Light Instant Pot Peach Cheesecake image

Learn how to make a healthy Instant Pot peach cheesecake with light cream cheese, Greek yoghurt and sugar-free sweetener alternatives. Perfect for summer or any other time of the year, when you want a guilt-free dessert that pleases a crowd. We used the 6-quart Instant Pot and a 7-inch springform cake tin, you will also need some foil.

Provided by Instant Pot Eats

Categories     Dessert

Time 1h25m

Number Of Ingredients 11

7 oz / 200 g Graham crackers or digestive biscuits (sugar-free, like these)
2 tablespoons coconut sugar or brown sugar (or another low-sugar alternative)
1 oz / 2 tablespoons butter
2 tablespoons Greek yoghurt
14 oz / 400 g light cream cheese ( a little more is fine)
1/2 cup sugar alternative, we used this zero-calorie Sukrin sweetener
2 large eggs at room temperature
5 tablespoons all-purpose flour (or gluten-free flour)
1/2 cup Greek yoghurt (unsweetened)
1 teaspoon vanilla extract
1/3 cup chopped canned peaches

Steps:

  • Add the crackers to a food processor and grind into crumbs. Add the sugar, butter and yoghurt and mix until well combined. The mixture will start to stick together.
  • If using pre-ground cracker crumbs, mix them with the sugar, butter and yoghurt in a bowl.
  • Transfer the crumb mixture to a springform cake tin (we used a 7-inch tin).
  • Press the crumbs into the bottom of the cake tine, spreading it into the edges. We like to make the edges spread up the walls of the cake tin.

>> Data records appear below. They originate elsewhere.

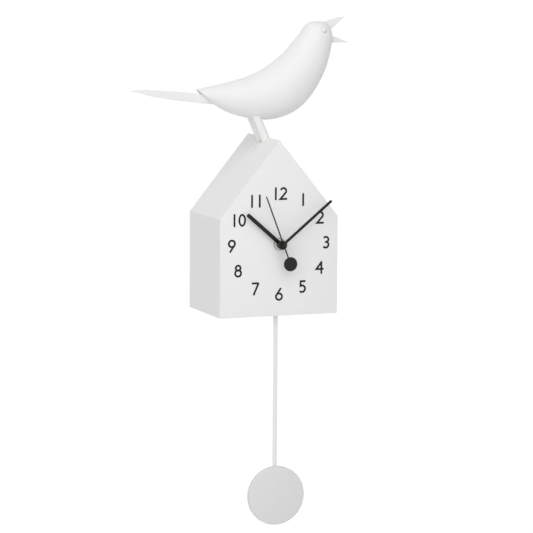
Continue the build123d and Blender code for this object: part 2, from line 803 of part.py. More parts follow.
# ---- line of the drive rod, from the beak pin back to the tail's arm
gap_x = beak_x - tail_x
gap_z = beak_z - tail_z
drive_angle = math.atan2(gap_z, gap_x) + math.asin(tail_arm / math.hypot(gap_x, gap_z))
drive_u = Vector(math.cos(drive_angle), 0, math.sin(drive_angle))
drive_n = Vector(-math.sin(drive_angle), 0, math.cos(drive_angle))
drive_lead = beak_arm * math.tan(math.radians(beak_swing / 2))
tail_u = -(gap_x * drive_u.X + gap_z * drive_u.Z)
tail_lead_angle = math.degrees(math.atan(drive_lead / tail_arm))


def on_line(u, n):
    """X and Z of a place given along the drive line and square to it."""
    return (beak_x + u * drive_u.X + n * drive_n.X, beak_z + u * drive_u.Z + n * drive_n.Z)


def strip(u0, u1, n0, n1, y0, y1):
    """Bar in line with the drive rod; y is from the bird's middle plane."""
    outline = poly(on_line(u0, n0), on_line(u1, n0), on_line(u1, n1), on_line(u0, n1))
    return slab(outline, mid + y0, mid + y1)


def pin_y(place, radius, y0, y1):
    return rod_y(place[0], place[1], radius, mid + y0, mid + y1)


beak_place = (beak_x, beak_z)
tail_place = (tail_x, tail_z)

# ---- tail outline: long pointed blade with a hub and an arm down to the drive rod
tail_blade = poly((tail_x + 3, tail_z + 3), (-85.0, 280.0), (-120.0, 283.8), (-151.0, 286.2),
                  (-169.5, 287.0), (-180.6, 285.6), (-169.5, 282.6), (-151.0, 277.9), (-120.0, 272.5),
                  (-88.7, 268.4), (-73.0, 266.6), (-69.0, 269.0), (tail_x + 3, tail_z - 4))
tail_pin_at = on_line(tail_u + drive_lead, 0)
tail_arm_turn = math.degrees(math.atan2(tail_pin_at[1] - tail_z, tail_pin_at[0] - tail_x))
arm_length = math.hypot(tail_pin_at[0] - tail_x, tail_pin_at[1] - tail_z)
tail_arm_at = Pos((tail_pin_at[0] + tail_x) / 2, (tail_pin_at[1] + tail_z) / 2) * Rot(0, 0, tail_arm_turn)
tail_outline = tail_blade + disc(tail_x, tail_z, 4.5) + tail_arm_at * SlotCenterToCenter(arm_length, 5.0)
tail_raised = Rot(0, 0, -2 * tail_lead_angle) * (Pos(-tail_x, -tail_z) * tail_outline)
tail_raised = Pos(tail_x, tail_z) * tail_raised

# ---- shells, with a slot for the beak, leg holes and a slot in the end wall for the swinging tail
shells = body - cavity
mouth_slot = slab(poly((beak_x, beak_z), (beak_x + 10, beak_z - 15), (beak_x + 22, beak_z - 10),
                       (beak_x + 30, beak_z + 24), (beak_x + 6, beak_z + 34), (beak_x - 2.4, beak_z + 20),
                       (beak_x - 1.6, beak_z + 8)),
                  mid - beak_half - part_gap, mid + beak_half + part_gap)
shells -= mouth_slot
for outline in (tail_outline, tail_raised):
    shells -= slab(offset(outline, part_gap), mid - tail_half - part_gap, mid + tail_half + part_gap)
for side in (-1, 1):
    shells -= leg_bar(leg_radius + part_gap, ridge_height + 10.0, leg_top, side)
boss_radius = 3.6
boss_places = [on_line(-25.0, -7.5), (-2.0, 262.0), on_line(-38.0, -34.0)]
bosses = Part()
for place in boss_places:
    bosses += pin_y(place, boss_radius, -40.0, 40.0)
shells += bosses & cavity
eye_place = (74.6, 359.7)
eye_depth = 16.4
eye_balls = []
for side in (-1, 1):
    ball = Pos(eye_place[0], mid + side * eye_depth, eye_place[1]) * Rot(90, 0, 0) * Sphere(eye_radius)
    shells -= ball
    shells -= Pos(0, side * eye_rim_lift, 0) * Pos(eye_place[0], mid + side * eye_depth, eye_place[1]) * Sphere(
        eye_radius + eye_rim_gap)
    eye_balls.append(ball)
keep("eyes", *eye_balls)
side_block = block(-200, 200, mid - 100, mid, 200, 420)
keep("right_shell", shells & side_block)
keep("left_shell", shells - side_block)

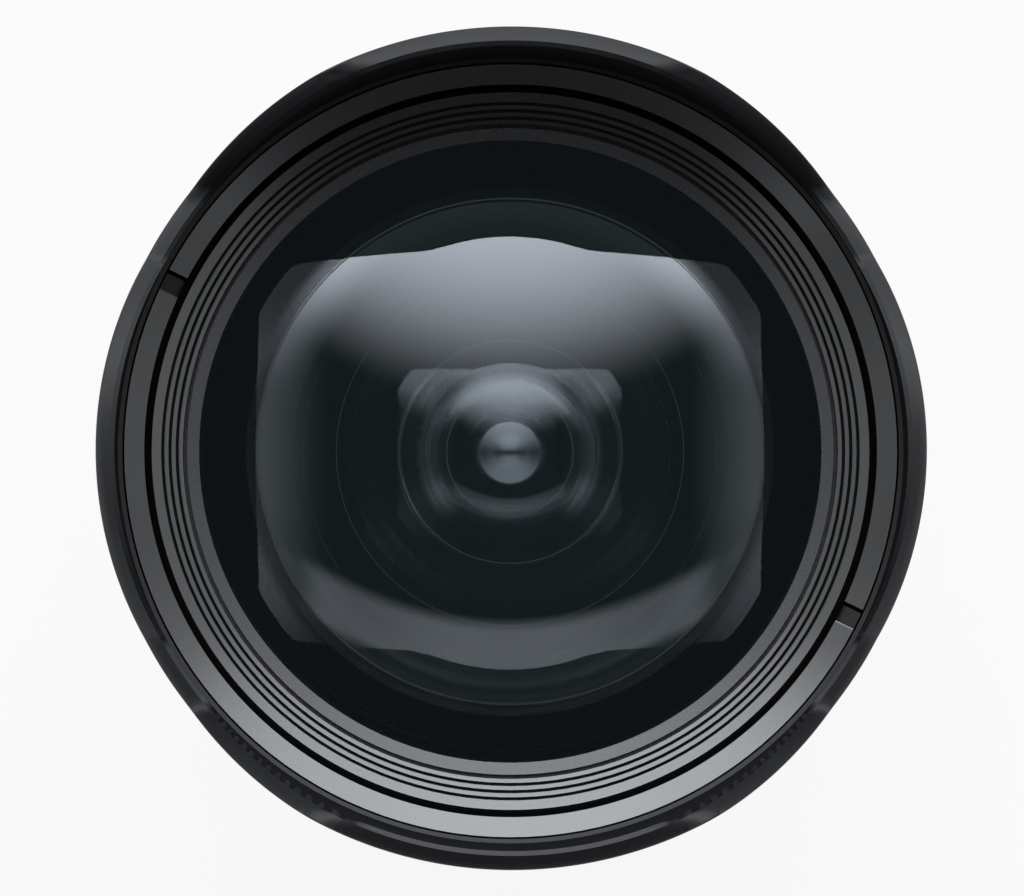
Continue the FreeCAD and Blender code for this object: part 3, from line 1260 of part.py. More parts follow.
def drive_slot():
    """Cutter for one curved slot of the drive ring, along the drive pin's path."""
    half_width = IRIS_PIN_RADIUS + IRIS_PIN_FIT
    path = Part.Arc(drive_slot_point(0), drive_slot_point(0.5), drive_slot_point(1)).toShape()
    centre = path.Curve.Center
    radius = path.Curve.Radius
    ends = (drive_slot_point(0), drive_slot_point(0.5), drive_slot_point(1))

    def offset_point(point, distance):
        direction = point - centre
        direction.normalize()
        return centre + direction * distance

    outer = [offset_point(point, radius + half_width) for point in ends]
    inner = [offset_point(point, radius - half_width) for point in ends]
    outline = Part.Wire([
        Part.Arc(outer[0], outer[1], outer[2]).toShape(),
        Part.makeLine(outer[2], inner[2]),
        Part.Arc(inner[2], inner[1], inner[0]).toShape(),
        Part.makeLine(inner[0], outer[0]),
    ])
    slot = Part.Face(outline).extrude(Vector(0, 0, IRIS_RING_THICKNESS))
    for point in (ends[0], ends[2]):
        slot = slot.fuse(cylinder(half_width, 0, IRIS_RING_THICKNESS, point.x, point.y))
    slot.translate(Vector(0, 0, IRIS_RING_Z))
    return slot


def iris_ring():
    """Drive ring whose curved slots swing all blades together."""
    ring = tube(IRIS_RING_RADIUS, IRIS_RING_BORE, IRIS_RING_Z, IRIS_RING_Z + IRIS_RING_THICKNESS)
    for cutter in turned_copies(drive_slot(), IRIS_BLADE_COUNT):
        ring = ring.cut(cutter)
    return ring


def iris_blade(index):
    """One crescent blade in its own plane, with its pivot pin below and its drive pin above."""
    plane_z = IRIS_BLADE_Z + index * IRIS_BLADE_PITCH
    top_z = plane_z + IRIS_BLADE_THICKNESS
    crescent = sector(IRIS_BLADE_IN, IRIS_BLADE_OUT, plane_z, top_z, IRIS_BLADE_SPAN / 2, IRIS_BLADE_SPAN)
    pivot = polar(IRIS_PIVOT_RADIUS, 0)
    drive = polar(IRIS_PIVOT_RADIUS, IRIS_DRIVE_ANGLE)
    root = polar((IRIS_BLADE_IN + IRIS_BLADE_OUT) / 2, IRIS_ROOT_ANGLE)
    blade = crescent
    for place in (pivot, drive, root):
        blade = blade.fuse(cylinder(IRIS_EAR_RADIUS, plane_z, top_z, place.x, place.y))
    blade = blade.fuse(flat_link(pivot, drive, IRIS_EAR_RADIUS, plane_z))
    blade = blade.fuse(flat_link(pivot, root, IRIS_EAR_RADIUS, plane_z))
    pin_z = IRIS_Z + IRIS_PIN_FLOOR + IRIS_PIN_END_GAP
    blade = blade.fuse(cylinder(IRIS_PIN_RADIUS, pin_z, top_z, pivot.x, pivot.y))
    drive_top = IRIS_RING_Z + IRIS_RING_THICKNESS - IRIS_BLADE_PITCH / 2
    blade = blade.fuse(cylinder(IRIS_PIN_RADIUS, plane_z, drive_top, drive.x, drive.y))
    blade.rotate(ORIGIN, Z_AXIS, iris_pivot_angles()[index])
    return blade.removeSplitter()


def flat_link(start, end, half_width, bottom):
    """Flat strip of blade metal between two round ears."""
    along = end - start
    along.normalize()
    side = Vector(-along.y, along.x, 0) * half_width
    corners = [start + side, start - side, end - side, end + side]
    strip = Part.Face(Part.makePolygon(corners + corners[:1])).extrude(Vector(0, 0, IRIS_BLADE_THICKNESS))
    strip.translate(Vector(0, 0, bottom))
    return strip


def iris_cover():
    """Thin cover over the drive ring."""
    return tube(IRIS_RADIUS, IRIS_OPEN_RADIUS, IRIS_COVER_Z, IRIS_COVER_Z + IRIS_COVER_THICKNESS)


def iris_motor():
    """Small stepping motor under the variator's flange."""
    circle = (IRIS_RADIUS + VARIATOR_FLANGE_RADIUS) / 2
    top = VARIATOR_CELL_END_Z - VARIATOR_FLANGE
    return upright_at(IRIS_MOTOR_RADIUS, circle, IRIS_MOTOR_ANGLE, top - IRIS_MOTOR_LENGTH, top)


def focus_carriage():
    """Carriage of the focusing glass: ring, two rod bosses and the nut boss on arms."""
    bore = FOCUS_GLASS_RIM + SEAT_FIT
    top = FOCUS_Z + FOCUS_CARRIAGE_LENGTH
    body = cylinder(bore + FOCUS_CARRIAGE_WALL, FOCUS_Z, top)
    bosses = [(angle, ROD_BOSS_RADIUS) for angle in ROD_ANGLES] + [(0.0, NUT_BOSS_RADIUS)]
    for angle, boss_radius in bosses:
        arm_corner = Vector(0, -boss_radius / 2, FOCUS_Z)
        arm = Part.makeBox(ROD_CIRCLE, boss_radius, FOCUS_CARRIAGE_LENGTH, arm_corner)
        arm.rotate(ORIGIN, Z_AXIS, angle)
        body = body.fuse(arm).fuse(upright_at(boss_radius, ROD_CIRCLE, angle, FOCUS_Z, top))
    body = body.cut(cylinder(bore, FOCUS_Z, top))
    for angle in ROD_ANGLES:
        body = body.cut(upright_at(ROD_RADIUS + RUNNING_FIT, ROD_CIRCLE, angle, FOCUS_Z, top))
    return body.cut(upright_at(SCREW_ROD_RADIUS + RUNNING_FIT, ROD_CIRCLE, 0, FOCUS_Z, top))


def focus_element():
    """Focusing glass."""
    front_z = FOCUS_Z + (FOCUS_CARRIAGE_LENGTH + FOCUS_GLASS_THICKNESS) / 2
    return glass(
        FOCUS_GLASS_RIM,
        (front_z, FOCUS_GLASS_RADIUS),
        FOCUS_GLASS_REAR_CLEAR,
        (front_z - FOCUS_GLASS_THICKNESS, FOCUS_GLASS_REAR_RADIUS),
        FOCUS_GLASS_REAR_CLEAR,
    )


def focus_rods():
    """Two guide rods between the guide tube's flange and the front plate."""
    top = FOCUS_PLATE_Z + FOCUS_PLATE_THICKNESS
    return [upright_at(ROD_RADIUS, ROD_CIRCLE, angle, GUIDE_Z, top) for angle in ROD_ANGLES]


def focus_front_plate():
    """Ring plate in the guide tube that holds the front ends of the rods and of the screw."""
    top = FOCUS_PLATE_Z + FOCUS_PLATE_THICKNESS
    plate = tube(GUIDE_BORE - SEAT_FIT, FOCUS_PLATE_BORE, FOCUS_PLATE_Z, top)
    for angle in ROD_ANGLES:
        plate = plate.cut(upright_at(ROD_RADIUS + SEAT_FIT, ROD_CIRCLE, angle, FOCUS_PLATE_Z, top))
    return plate.cut(upright_at(SCREW_ROD_RADIUS + RUNNING_FIT, ROD_CIRCLE, 0, FOCUS_PLATE_Z, top))


def lead_screw():
    """Motor screw that moves the focus carriage."""
    top = FOCUS_PLATE_Z + FOCUS_PLATE_THICKNESS
    return upright_at(SCREW_ROD_RADIUS, ROD_CIRCLE, 0, GUIDE_Z - FOCUS_MOTOR_LENGTH / 2, top)


def focus_motor():
    """Stepping motor behind the guide tube's flange."""
    bottom = GUIDE_Z - FOCUS_MOTOR_LENGTH
    body = upright_at(FOCUS_MOTOR_RADIUS, ROD_CIRCLE, 0, bottom, GUIDE_Z)
    bore_bottom = GUIDE_Z - FOCUS_MOTOR_LENGTH / 2 - RING_GAP
    return body.cut(upright_at(SCREW_ROD_RADIUS + RUNNING_FIT, ROD_CIRCLE, 0, bore_bottom, GUIDE_Z))


def rear_group_cell():
    """Fixed cell of the rear group, hung from the guide tube's flange."""
    bottom = BAFFLE_THICKNESS + REAR_CELL_GAP
    flange_z = GUIDE_Z - REAR_CELL_FLANGE
    flange_radius = ROD_CIRCLE - FOCUS_MOTOR_RADIUS - RING_GAP
    bore_7 = GLASS_7_RIM + SEAT_FIT
    bore_8 = GLASS_8_RIM + SEAT_FIT
    shoulder_z = rear_glass_seat_z()
    front_z = GUIDE_FLOOR_Z
    return turned([
        (bore_8, bottom),
        (REAR_CELL_RADIUS, bottom),
        (REAR_CELL_RADIUS, flange_z),
        (flange_radius, flange_z),
        (flange_radius, GUIDE_Z),
        (REAR_CELL_RADIUS, GUIDE_Z),
        (REAR_CELL_RADIUS, front_z),
        (bore_7, front_z),
        (bore_7, shoulder_z),
        (bore_8, shoulder_z),
    ])


def rear_glass_seat_z():
    """Height of the shoulder between the two bores of the rear cell."""
    rear_z = GUIDE_FLOOR_Z - GLASS_7_SETBACK - GLASS_7_THICKNESS
    return surface_height(rear_z, -GLASS_7_REAR_RADIUS, GLASS_7_RIM - CELL_LEDGE)


def element_7():
    """Seventh glass, in the front of the rear cell."""
    front_z = GUIDE_FLOOR_Z - GLASS_7_SETBACK
    return glass(
        GLASS_7_RIM,
        (front_z, GLASS_7_RADIUS),
        GLASS_7_RIM - CELL_LEDGE,
        (front_z - GLASS_7_THICKNESS, -GLASS_7_REAR_RADIUS),
        GLASS_7_RIM - CELL_LEDGE,
    )


def element_8():
    """Eighth glass, the last one, seen from the camera end."""
    rear_z = BAFFLE_THICKNESS + REAR_CELL_GAP + GLASS_8_SETBACK
    return glass(
        GLASS_8_RIM,
        (rear_z + GLASS_8_THICKNESS, -GLASS_8_RADIUS),
        GLASS_8_RIM - CELL_LEDGE,
        (rear_z, -GLASS_8_REAR_RADIUS),
        GLASS_8_RIM - CELL_LEDGE,
    )


def circuit_board():
    """Ring-shaped circuit board behind the rear barrel's ledge."""
    outer = REAR_END_RADIUS - REAR_WALL - SEAT_FIT
    inner = REAR_CELL_RADIUS + 2 * FREE_GAP
    return tube(outer, inner, BOARD_Z, BOARD_Z + BOARD_THICKNESS)


def flex_cable():
    """Flat cable from the circuit board down to the contact block."""
    inner = REAR_CELL_RADIUS + FREE_GAP
    outer = inner + CABLE_THICKNESS
    foot = BOARD_Z - CABLE_THICKNESS
    cable = turned([
        (inner, 0),
        (outer, 0),
        (outer, foot),
        (outer + CABLE_FOOT_LENGTH, foot),
        (outer + CABLE_FOOT_LENGTH, BOARD_Z),
        (inner, BOARD_Z),
    ], CABLE_ANGLE)
    cable.rotate(ORIGIN, Z_AXIS, CONTACT_CENTRE_ANGLE - CABLE_ANGLE / 2)
    return cable


def build():
    """Write every node."""
    os.makedirs("parts", exist_ok=True)
    export("mount_bayonet", mount_bayonet())
    export("mount_screws", mount_screws())
    export("mount_seal", mount_seal())
    export("contact_block", contact_block())
    export("contact_pins", contact_holes(CONTACT_RADIUS))
    export("rear_baffle", rear_baffle())
    export("rear_barrel", rear_barrel())
    export("frame_screws", frame_screws())
    export("main_sleeve", main_sleeve())
    export("guide_tube", guide_tube())
    export("cam_retaining_ring", cam_retaining_ring())
    export("cam_tube", cam_tube())
    export("zoom_key", zoom_key())
    export("zoom_ring", zoom_ring())
    export("zoom_grip", zoom_grip())
    export("mid_barrel", mid_barrel())
    export("focus_mode_switch", focus_mode_switch())
    export("focus_hold_button", focus_hold_button())
    export("front_barrel", front_barrel())
    export("front_bezel", front_bezel())
    export("focus_ring", focus_ring())
    export("focus_grip", focus_grip())
    export("lens_hood", lens_hood())
    export("front_group_barrel", front_group_barrel())
    export("front_retaining_ring", front_retaining_ring())
    export("front_element", front_element())
    export("element_2", element_2())
    export("element_3", element_3())
    export("element_4", element_4())
    export("inner_retaining_ring", inner_retaining_ring())
    export("front_group_rollers", cam_rollers(FRONT_ROLLER_ANGLE, FRONT_ROLLER_Z, SKIRT_BORE))
    export("variator_carriage", variator_carriage())
    variator_stud = SLIDE_RADIUS - VARIATOR_RIM_WALL
    export("variator_rollers", cam_rollers(VARIATOR_ROLLER_ANGLE, VARIATOR_ROLLER_Z, variator_stud))
    export("element_5", element_5())
    export("element_6", element_6())
    export("iris_base", iris_base())
    export("iris_ring", iris_ring())
    export("iris_cover", iris_cover())
    export("iris_motor", iris_motor())
    for index in range(IRIS_BLADE_COUNT):
        export("iris_blade_" + str(index + 1), iris_blade(index))
    export("focus_carriage", focus_carriage())
    export("focus_element", focus_element())
    export("focus_rods", focus_rods())
    export("focus_front_plate", focus_front_plate())
    export("lead_screw", lead_screw())
    export("focus_motor", focus_motor())
    export("rear_group_cell", rear_group_cell())
    export("element_7", element_7())
    export("element_8", element_8())
    export("circuit_board", circuit_board())
    export("flex_cable", flex_cable())


build()
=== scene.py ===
"""Looks of a wide-angle zoom lens with a petal hood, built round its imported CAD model.

The lens stands on its bayonet with the front glass up, and the camera looks down the optical axis.
Sizes are in millimetres in the classes, and turned to metres where a mesh is made.
"""

from __future__ import annotations

import json
import logging
import math
from dataclasses import dataclass
from enum import Enum
from typing import Any, Sequence

import bmesh
import bpy
import numpy as np
from bpy.types import ID, Material, Mesh, Node, NodeSocket, NodeTree, Object, World
from mathutils import Matrix, Vector

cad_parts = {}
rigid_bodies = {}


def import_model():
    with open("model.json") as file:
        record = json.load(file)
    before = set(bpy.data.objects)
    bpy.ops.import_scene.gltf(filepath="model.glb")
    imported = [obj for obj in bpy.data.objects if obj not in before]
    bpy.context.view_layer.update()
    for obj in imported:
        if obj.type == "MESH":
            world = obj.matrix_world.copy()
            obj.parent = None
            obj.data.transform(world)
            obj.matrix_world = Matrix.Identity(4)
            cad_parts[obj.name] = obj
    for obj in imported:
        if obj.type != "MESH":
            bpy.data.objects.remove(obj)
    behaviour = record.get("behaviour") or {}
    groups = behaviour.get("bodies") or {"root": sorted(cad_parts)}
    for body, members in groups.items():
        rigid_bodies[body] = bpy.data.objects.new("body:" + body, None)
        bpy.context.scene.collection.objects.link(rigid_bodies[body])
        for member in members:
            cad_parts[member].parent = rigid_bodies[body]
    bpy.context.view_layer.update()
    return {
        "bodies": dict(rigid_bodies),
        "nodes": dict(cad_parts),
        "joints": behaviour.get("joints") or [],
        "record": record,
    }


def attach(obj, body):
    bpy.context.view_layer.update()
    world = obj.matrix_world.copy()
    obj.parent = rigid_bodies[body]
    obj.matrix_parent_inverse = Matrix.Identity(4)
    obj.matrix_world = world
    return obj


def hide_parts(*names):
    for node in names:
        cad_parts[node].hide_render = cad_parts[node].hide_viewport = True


LOG = logging.getLogger("lens")
MM = 0.001
SMOOTH_ANGLE = math.radians(32)
GLASS_SMOOTH_ANGLE = math.radians(8)
FINE_MERGE_MM = 0.0005
BREAK_SHARE = 0.45
LIGHT_WAYS = ("ADD", "MULTIPLY", "MAXIMUM")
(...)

Pop the tin in the freezer for 10-15 minutes to set.
  • Prepare the cheesecake filling. Add the cream cheese to a large bowl and whip with a hand-held electric whisk or a standing mixer fitted with the paddle attachment. Using low speed, beat the cream cheese for 15-20 seconds. Add the sweetener or sugar and beat for 10 seconds until combined. Add one egg at a time and beat on slow speed briefly to incorporate. Finally, add in the flour, Greek yogurt, vanilla and chopped peaches. Beat together for 15 more seconds until well incorporated.
  • Make a long sling out of a piece a foil. Bring a kettle or a small of water to a boil.
  • Insert the trivet into the Instant Pot and fold the handles. Add 1.5 cups of boiling hot water. Using boiling water will speed up the pressurizing and reduce condensation inside the pot.
  • Take the cake tin out of the freezer. Pour in the cheesecake filling and tap the tin on the table a few times to burst air bubbles in the mix.
  • Place the cake tin on top of the foil sling, in the middle, and transfer carefully into the Instant Pot. Add a piece of foil over the cake and fold the edges down. This will protect the top of the cheesecake from condensation moisture.
  • Close the lid, lock and make sure the top valve is pointing to Sealing. Set the Instant Pot to Manual/Pressure Cook, HIGH pressure for 30 minutes.
  • Allow 15 minutes for natural pressure release. Remove the cake tin and foil and check the cake. It should be set but might still be a little wobbly in the middle. Let it cool down for 15-20 minutes, then pop in the fridge to set to 6-8 hours.
  • Remove from fridge and lift the foil off. Use a knife to cut between the edges and the tin walls to release the cake. Transfer to a plate for decorating. We like a mixture of canned and fresh peaches on top and the toasted almonds add a lovely nutty flavor and crunch.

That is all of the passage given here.